Desde el rey Sejong, que inventó en el siglo XV el actual alfabeto del idioma coreano, hasta el pastor luterano Mikael Agricola, que normativizó en el XVI el finés, muchos han sido quienes han dotado a las lenguas de herramientas e instrumentos, recogiendo y glosando el hablar de la gente. Muchos menos, más ingenuos pero tremendamente arrogantes han sido, en cambio, quienes han incurrido en la pretensión delirante de inventar de cero un idioma, ya fuera el esperanto, la interlingua o cualquier otro bodrio similar, hasta el klingon. Ninguno de ellos ha tenido éxito porque no respondían a una evolución natural sino a los ensayos de laboratorio de algún entrometido ingeniero social. El dramaturgo irlandés George Bernard Shaw estaba obsesionado con la “mala” escritura de la lengua inglesa, y pretendía, en su bobo delirio socialista, nada menos que establecer una nueva transcripción de los fonemas que resultara más perfecta y coherente, y obligar a todos los millones de hablantes a utilizarla. Solía poner un ejemplo muy chusco. Escribía “GHOTI” y argüía ante las víctimas de su perorata “aquí pone FISH (pez), sólo hay que pronunciar la ‘gh’ como en ‘laugh’, la ‘o’ como en ‘women’ y la ‘ti’ como en ‘action’, y ya está, fish, ¿veis como el inglés se escribe fatal?”. En su cabeza, eso demostraba sin lugar a la menor duda que era urgente reformar el idioma. Cosechó seguramente más risas con estas extravagancias que con los divertidos enredos y las situaciones hilarantes de su famosa obra “Pigmalión”, luego llevada al cine como “My fair lady”.

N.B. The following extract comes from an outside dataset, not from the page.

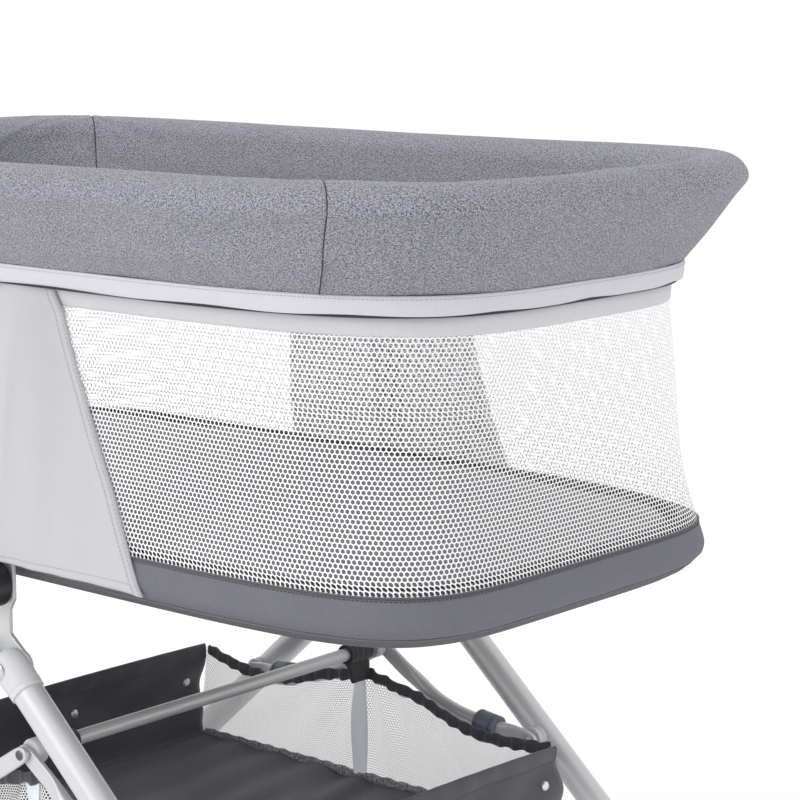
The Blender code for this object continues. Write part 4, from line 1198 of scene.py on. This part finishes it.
def on_wall(share, z, lift=0.0):
    """Points of the net wall at shares round the tub and heights z."""
    level = np.clip((z - WALL_LEVELS[0]) / (WALL_LEVELS[1] - WALL_LEVELS[0]), 0, len(WALL_LEVELS) - 1.001)
    step = np.mod(share, 1.0) * WALL_STEPS
    a, i = level.astype(int), step.astype(int)
    up, on = (level - a)[:, None], (step - i)[:, None]
    i, j = i % WALL_STEPS, (i + 1) % WALL_STEPS
    low = wall_table[a, i] * (1 - on) + wall_table[a, j] * on
    high = wall_table[a + 1, i] * (1 - on) + wall_table[a + 1, j] * on
    flat = low * (1 - up) + high * up
    return np.concatenate([flat, z[:, None]], axis=1)


for half, from_share in (("right", -0.25), ("left", 0.25)):
    def lay_half(along, up, from_share=from_share):
        share = from_share + 0.5 * along
        z = NET_FOOT + (NET_TOP - NET_FOOT) * up
        return on_wall(share, z + 0.0006 * np.sin(2 * np.pi * 9 * share) * up)
    half_net, yarn_area = add_net("tub_net_" + half, 1.10, NET_TOP - NET_FOOT, NET_COLUMNS, NET_ROWS,
                                  NET_OPENING, net_yarn, lay_half)
    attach(half_net, "tub")
    if half == "right":
        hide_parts("mesh_wall")

binding_cloth = cloth_finish("binding_cloth", (0.62, 0.62, 0.655), (0.74, 0.74, 0.77), 0.0008, streak=8.0,
                             contrast=1.3, slubby=0.05, relief=0.0002, roughness=0.7)
binding = tub_skin("net_binding", BINDING_PROFILE, binding_cloth)
thicken(binding, 0.0046)
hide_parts("mesh_binding")
light_thread = thread_finish("light_thread", (0.44, 0.44, 0.47))
binding_stitches = sew("binding_stitches", [tub_outline(-0.0506, 0.6716, np.arange(600) / 600)], light_thread,
                       closed=True)
for piece in (binding, binding_stitches):
    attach(piece, "tub")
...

Afortunadamente, a Shaw no se le hizo caso, porque las lenguas son inmunes a los reformistas bienintencionados, que suelen ser los más peligrosos. Son igualmente inmunes a los políticos decididos a imponer idiomas. Hay dos grandes ejemplos de reimplantación contemporánea de idiomas casi desaparecidos, con todo el aparato estatal detrás: el hebreo y el irlandés. El primero, un éxito total. El segundo, un fracaso estrepitoso. ¿Cómo se explica? Pues por lo ya comentado, porque hablar es un orden espontáneo. En Israel hubo y hay una sociedad absolutamente decidida a recuperar la lengua, y lleva ya muchas décadas en ello, hasta haber desarrollado argot propio y otros ejemplos de evolución libre. En Irlanda, la población es anglófona y su independencia lleva asentada más de un siglo, sin que esté amenazada hoy por nadie, y la difícil y ruralísima lengua gaélica la hablan cuatro gatos pese a haberse invertido en ella una fortuna sólo computable en cifras astronómicas.

El domingo se manifestaron en Barcelona unos doscientos mil ciudadanos que exigían la utilización del castellano como lengua vehicular, para quien lo desee. Una parte de ellos, en realidad, anhela que lo sea forzosamente para todo el mundo. La pretensión de que las familias puedan escoger parece razonable pese a estar distorsionada por el conflicto de fondo que todos conocemos. Pero se quedan muy cortos todos, los adalides de la lengua vehicular catalana y los de la castellana. Comparten, pese al odio que se profesan, el mismo error: la fatal arrogancia de imponer idiomas. La lengua o lenguas que un centro emplee como vehículo de la enseñanza deben depender de ese centro, que ofrecerá a la sociedad un determinado proyecto educativo con el ideario y las lenguas que considere oportuno. Y la sociedad votará con los pies. Si alguien quiere ofrecer enseñanza en alemán o en urdu, y alguien quiere contratarla para sus hijos, ambos están en su derecho. Lo que urge es la total privatización de la enseñanza, con un sistema de cheque escolar para las rentas bajas que garantice la universalidad del acceso al servicio educativo, a precio medio de mercado. El ministerio español y la consejería catalana, sobran en esa ecuación. Mandan los padres y madres, que deben escoger en absoluta libertad la lengua y todo lo demás. Expulsemos de las aulas toda forma de ingeniería social y lingüística, cualquiera que sea su agenda política oculta.